= Problem description =
Select the lines of the records containing the word "nodes" and list them.

(Records excerpted from a collection)
* * *

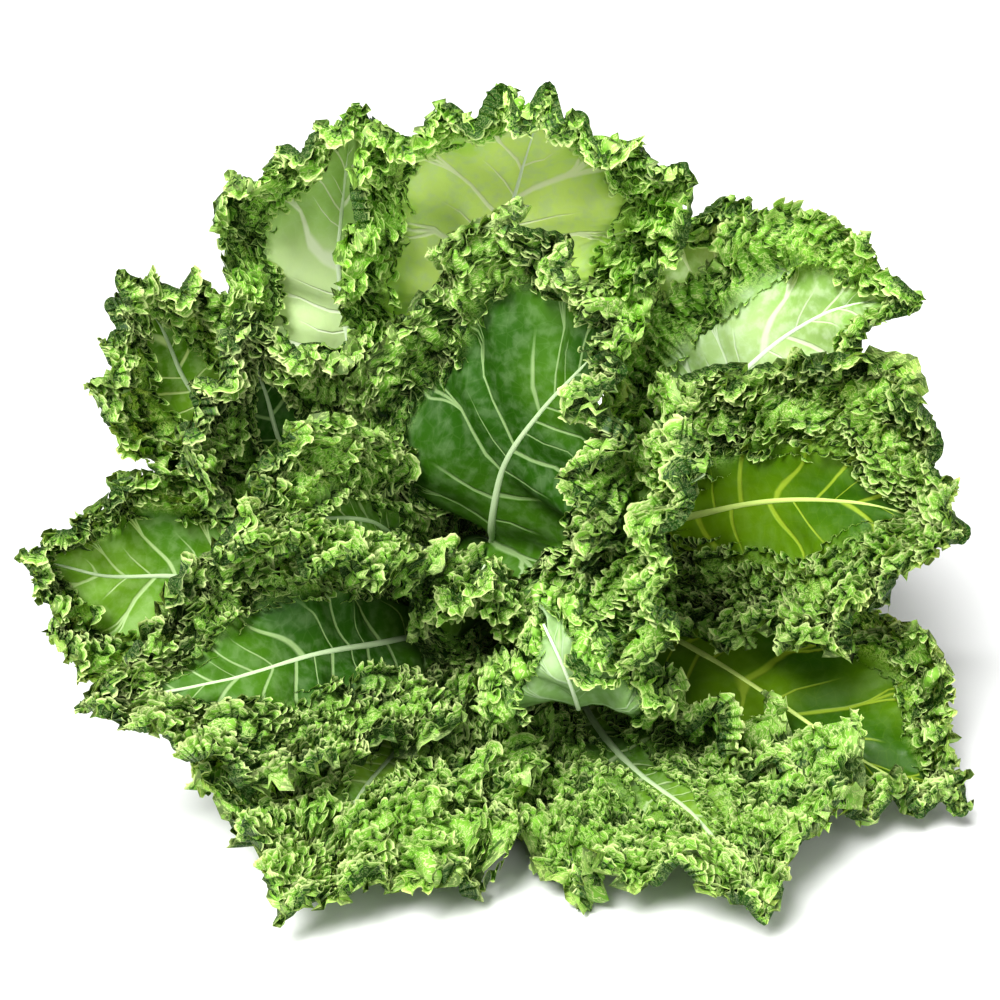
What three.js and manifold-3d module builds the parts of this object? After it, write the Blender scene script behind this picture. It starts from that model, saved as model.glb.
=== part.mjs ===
// A bunch of cut curly kale, lying on a surface with its leaves towards -Y and its stems towards +Y.
// Millimetres, +Z up. Z = 0 is the surface. The leaves are laid out from X = 0 at the middle of the
// band, and at the end the whole bunch is moved so that the middle of its footprint is the origin.

import * as THREE from 'three';
import { mergeVertices } from 'three/addons/utils/BufferGeometryUtils.js';
import Module from 'manifold-3d';

const wasm = await Module();
wasm.setup();

// Stems: they lie in rows, like pencils in a hand, and spread a little towards their cut ends
const bandY = 112;
const bandAxisZ = 36;
const cutY = 205;
const cutAxisZ = 25.6;
const pitchAtBand = 10.2;
const pitchAtCut = 12.6;
const rowRise = Math.sqrt(3) / 2;
const stemRadiusAtCut = 5.8;
const stemRadiusAtBand = 4.7;
const stemRadiusAtBlade = 3.4;
const midribRadiusAtTip = 0.7;
const midribDepth = 1.3;
const stemSides = 6;
const stemSteps = 9;
const stemRunIntoBlade = 10;

// Blades: rays run out from the midrib like side veins, and the frill is the wave at their ends
const bladeThickness = 1.4;
const raysPerSide = 18;
const ringsAlongRay = [0.5, 0.8, 1];
const frillShareOfWidth = 0.16;
const frillShareAtRing = [0.06, 0.4, 1];
const rimSlope = (frillShareAtRing[2] - frillShareAtRing[1]) / (ringsAlongRay[2] - ringsAlongRay[1]);
const openAngle = THREE.MathUtils.degToRad(76);
const baseReach = 0.22;
const tipReach = 0.48;
const lobeDepth = 0.1;
const lobesPerSide = 3;

// Where two leaves press on each other, one gives way by this gap
const pressGap = 0.35;

// Band: a flat strip of rubber
const bandWidth = 6;
const bandThickness = 1.6;
const bandClearance = 1;

const groundSize = 1000;

// Slivers that joining and cutting leave are flatter than this, and are merged into their neighbours
const sliverHeight = 0.02;

const bandColor = 0x5d86b8;
const leafColors = { green: 0x6f9c3c, deep: 0x4f7f2c, bright: 0x8aa825, pale: 0x9dbd82 };

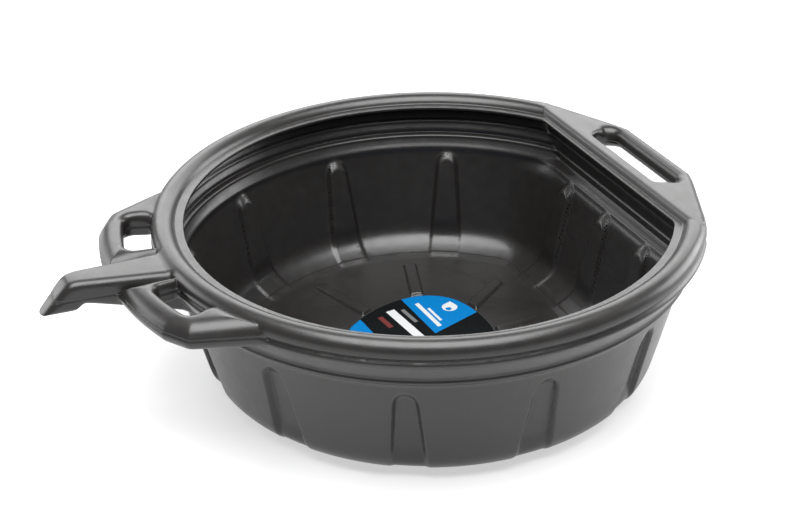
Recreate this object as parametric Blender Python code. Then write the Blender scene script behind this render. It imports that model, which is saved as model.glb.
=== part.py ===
"""Round oil drain pan with a flat rear side, two front loop handles, a rear
grip handle and a closed pouring spout.

The pan is one hollow plastic moulding. It is modelled as its named sections,
which meet at the moulding's natural borders with a small clearance, plus the
round self-adhesive label on the floor.

Frame: origin on the flat underside at the centre of the round basin, +X
towards the rear (flat) side, -X towards the spout, +Z up. The pan is
symmetric about the XZ plane. Metres.
"""
import math

import bmesh
import bpy
import numpy as np

MM = 0.001
GAP = 0.0003                  # clearance between neighbouring sections
WALL = 3.0 * MM               # wall thickness of the moulding
LIP_Z = 152.0 * MM            # height of the splash lip's cut edge
PLAN_POWER = 30.0             # sharpness of the corners round/flat side

# outer skin of the basin, bottom to top: (radius, flat-side distance, z)
FLOOR_SKIN = [(176, 138, 0.0), (182, 144, 1.7), (189, 151, 6.0),
              (197, 159, 10.8), (202.1, 164.1, 13.9)]
WALL_SKIN = [(202.9, 164.9, 14.6), (205.8, 167.8, 17.5), (207.6, 169.6, 21.5),
             (208.9, 170.9, 27.0), (214.5, 176.5, 50.0), (221.5, 183.5, 80.0), (225.6, 187.6, 98.0),
             (229.2, 199.0, 110.0), (231.6, 199.7, 116.0), (234.6, 200.0, 119.6)]
BAND_SKIN = [(235.1, 200.0, 120.3), (240.8, 200.0, 131.0), (246.6, 200.0, 142.0),
             (247.9, 200.0, 145.5), (247.6, 200.0, 150.0), (246.4, 199.7, 154.5)]
LIP_SKIN = [(246.2, 199.6, 155.0), (243.6, 197.6, 159.0), (239.6, 194.4, 160.6),
            (234.0, 192.4, 158.2), (226.5, 187.0, 154.2), (218.5, 182.6, 153.0)]

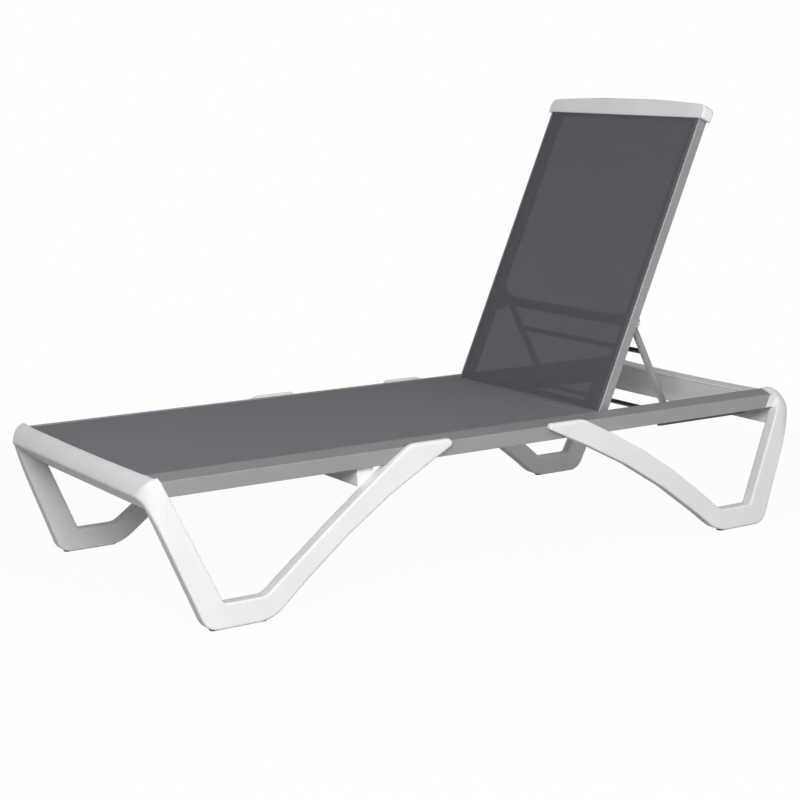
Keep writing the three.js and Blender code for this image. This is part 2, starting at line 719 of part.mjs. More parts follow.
function buildProp(back) {
  const bolt_radius = bolt_diameter / 2;
  const ear_out = rail_in - seat_gap;
  const arm_in = prop_half_width - prop_tube_diameter / 2;
  const head_in = arm_in - seat_gap - bolt_head_height;
  const bush_out = ear_out + seat_gap + bush_thickness;
  const pin = joined(
    rodY(bolt_radius, arm_in - 2 * seat_gap, bush_out, pivot_behind, pivot_up),
    rodY(bolt_head_diameter / 2, head_in, arm_in - seat_gap, pivot_behind, pivot_up));
  placePair(back, 'prop_pivot_bolt', pin, 'steel');
  placePair(back, 'prop_bush', ringY(bush_diameter / 2, bolt_radius + bolt_clearance,
    ear_out + seat_gap, bush_out, pivot_behind, pivot_up), 'white_resin');

  const prop = new THREE.Group();
  prop.position.set(pivot_behind, 0, pivot_up);
  prop.rotation.y = -(propSwing(back_lean).swing + radians(back_lean));
  back.add(prop);
  const tube_radius = prop_tube_diameter / 2;
  const rod_radius = foot_rod_diameter / 2;
  const cross_radius = cross_rod_diameter / 2;
  const tube_shape = new THREE.Shape().absarc(0, prop_half_width, tube_radius, 0, Math.PI * 2);
  const tube = joined(alongZ(tube_shape, -prop_length - tube_radius, 0),
    rodY(tube_radius, arm_in, arm_in + prop_tube_diameter));
  const bore_shape = new THREE.Shape().absarc(0, prop_half_width, tube_radius * prop_bore_share, 0, Math.PI * 2);
  const open_end = alongZ(bore_shape, -prop_length - tube_radius - overrun, -prop_length - rod_radius);
  const arm = cut(tube, open_end,
    rodY(bolt_radius + bolt_clearance, 0, back_half_width),
    rodY(rod_radius + seat_gap, 0, back_half_width, 0, -prop_length),
    rodY(cross_radius + seat_gap, 0, prop_half_width, 0, -cross_rod_drop));
  placePair(prop, 'prop_arm', arm, 'grey_paint');
  place(prop, 'prop_cross_rod', rodY(cross_radius, seat_gap - prop_half_width,
    prop_half_width - seat_gap, 0, -cross_rod_drop), 'dark_metal');
  place(prop, 'prop_foot_rod', rodY(rod_radius, -foot_rod_half_length, foot_rod_half_length,
    0, -prop_length), 'dark_metal');
}

function notchCutter(x) {
  const half = notch_width / 2;
  const shape = outline([
    [x - half + notch_tilt, rack_tip_z - notch_depth, notch_tilt],
    [x + half - notch_tilt, rack_tip_z - notch_depth, notch_tilt],
    [x + half + notch_tilt, rack_tip_z + overrun, 0],
    [x - half, rack_tip_z + overrun, 0],
  ]);
  return alongY(shape, 0, rail_outer);
}

function rackSolid(notches) {
  const x0 = notches[0] - rack_end_margin;
  const x1 = notches[notches.length - 1] + rack_end_margin;
  const wall = rail_inner - seat_gap;
  const foot = rack_tip_z - rack_ledge_depth;
  const ledge = boxAt(x0, x1, wall - rack_ledge_width, wall, foot, rack_tip_z);
  const plate = boxAt(x0, x1, wall - rack_plate, wall, foot, foot + rack_plate_height);
  const bores = screwPlaces(x0, x1).map((x) =>
    rodY(rack_screw_diameter / 2 + bolt_clearance, rail_inner - overrun, rail_inner + overrun, x, screw_z));
  return cut(joined(cut(ledge, ...notches.map(notchCutter)), plate), ...bores);
}

function screwPlaces(x0, x1) {
  return [x0 + rack_end_margin / 2, x1 - rack_end_margin / 2];
}

function rackScrew(x) {
  const wall = rail_inner - seat_gap;
  const head_out = wall - rack_plate - seat_gap;
  return joined(
    rodY(rack_screw_head / 2, head_out - rack_screw_head_height, head_out, x, screw_z),
    rodY(rack_screw_diameter / 2, head_out - seat_gap, wall, x, screw_z));
}

function buildHardware() {
  const notches = notch_leans.map((lean) => propSwing(lean).foot_x);
  placePair(lounger, 'notch_rack', rackSolid(notches), 'black_plastic');
  const ends = [notches[0] - rack_end_margin, notches[notches.length - 1] + rack_end_margin];
  const [front, rear] = screwPlaces(...ends);
  placePair(lounger, 'rack_screw_front', rackScrew(front), 'steel');
  placePair(lounger, 'rack_screw_rear', rackScrew(rear), 'steel');

  const bolt_radius = bolt_diameter / 2;
  const head_y = rail_in - seat_gap - bolt_head_height;
  const nut_y = rail_inner + rail_wall + seat_gap;
  const bolt = joined(
    rodY(bolt_head_diameter / 2, head_y, rail_in - seat_gap, hinge_x, hinge_z),
    rodY(bolt_radius, rail_in - 2 * seat_gap, nut_y + nut_height + seat_gap, hinge_x, hinge_z));
  placePair(lounger, 'hinge_bolt', bolt, 'steel');
  placePair(lounger, 'hinge_spacer', ringY(spacer_diameter / 2, bolt_radius + bolt_clearance,
    back_half_width + seat_gap, rail_inner - seat_gap, hinge_x, hinge_z), 'black_plastic');
  placePair(lounger, 'hinge_nut', ringY(nut_diameter / 2, bolt_radius + bolt_clearance,
    nut_y, nut_y + nut_height, hinge_x, hinge_z), 'steel');
}

buildEndFrame('foot', foot_arm, false);
buildEndFrame('head', head_arm, true);
buildSeat();
buildBack();
buildHardware();

export default lounger;
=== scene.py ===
"""Looks of a sun lounger: white moulded end frames, grey painted rails and grey mesh slings."""

import math

import bpy
import numpy as np
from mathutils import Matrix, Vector


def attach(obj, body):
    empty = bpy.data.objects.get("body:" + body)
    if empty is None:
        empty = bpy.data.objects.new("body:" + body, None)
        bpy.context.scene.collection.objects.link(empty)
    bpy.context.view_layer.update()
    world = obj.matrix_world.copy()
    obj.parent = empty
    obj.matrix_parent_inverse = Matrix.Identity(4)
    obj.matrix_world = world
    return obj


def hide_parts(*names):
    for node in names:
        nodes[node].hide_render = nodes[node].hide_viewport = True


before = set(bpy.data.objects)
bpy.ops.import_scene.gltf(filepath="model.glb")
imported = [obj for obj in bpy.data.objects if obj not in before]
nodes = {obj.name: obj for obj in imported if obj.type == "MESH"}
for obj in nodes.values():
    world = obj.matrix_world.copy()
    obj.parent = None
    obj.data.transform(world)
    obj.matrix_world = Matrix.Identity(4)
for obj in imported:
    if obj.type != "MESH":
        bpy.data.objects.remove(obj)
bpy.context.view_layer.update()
MM = 0.001

# Sizes and places shared with the frame, in millimetres, and the back's lean in radians
GAP = 0.3
REACH = 951
HALF_WIDTH = 392
SPLAY = 0.0975
LEG_THICKNESS = 31
GLIDE = 1.5
KNUCKLE_TOP = 343
KNUCKLE_GAP = 304
PLAN_ROUND, SIDE_ROUND, NOSE_ROUND = 60, 20, 62
HEEL, TOE = 816, 656
OPENING_HEEL, OPENING_TOE, OPENING_FLOOR = 772, 669, 56
POST_BACK_BEND, POST_BACK_TOP = (839, 201, 90), 910.6
BAR_INNER, BAR_HEEL = 886, 10
BAR_BOTTOM, BAR_HEEL_HEIGHT = 243, 23
FOOT_LIP, FOOT_BAR_TOP, LEDGE_TOP = 911, 338.9, 335.8
HEAD_BAR_TOP, HEAD_BAR_CROWN = 319, 5
GROOVE_BELOW_TOP, GROOVE_TALL, GROOVE_DEEP = 5, 2, 1.6
RAIL_INNER, RAIL_OUTER = 296, 347
RAIL_BOTTOM, RAIL_TOP, RAIL_SIDE_TOP, RAIL_CREST = 294, 339.2, 329.7, 309
RAIL_HEAD_LOW, RAIL_HEAD_HIGH = 853, 874
ARM_TOP = 336.5
SEAT_TOP, SEAT_END = 337.3, 326.5
HINGE = Vector((339.7, 0, 315.2))
LEAN = math.radians(23.4)
BACK_HALF, BACK_DEPTH, BACK_LENGTH = 293, 13.25, 823.5
BACK_RAIL_IN = 267
CAP_LOW, CAP_SOCKET, CAP_HALF, CAP_DEPTH = 787.5, 807.5, 303, 17.25
CAP_ARCH, CAP_ARCH_SHARE, CAP_CROWN_ROUND = 14, 0.9, 13.8
SLING_SOLID = 1.2
SEAT_CHANNEL, BACK_CHANNEL = 302.5, 285.5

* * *

= In response =
        nodes[node].hide_render = nodes[node].hide_viewport = True
nodes = {obj.name: obj for obj in imported if obj.type == "MESH"}
for obj in nodes.values():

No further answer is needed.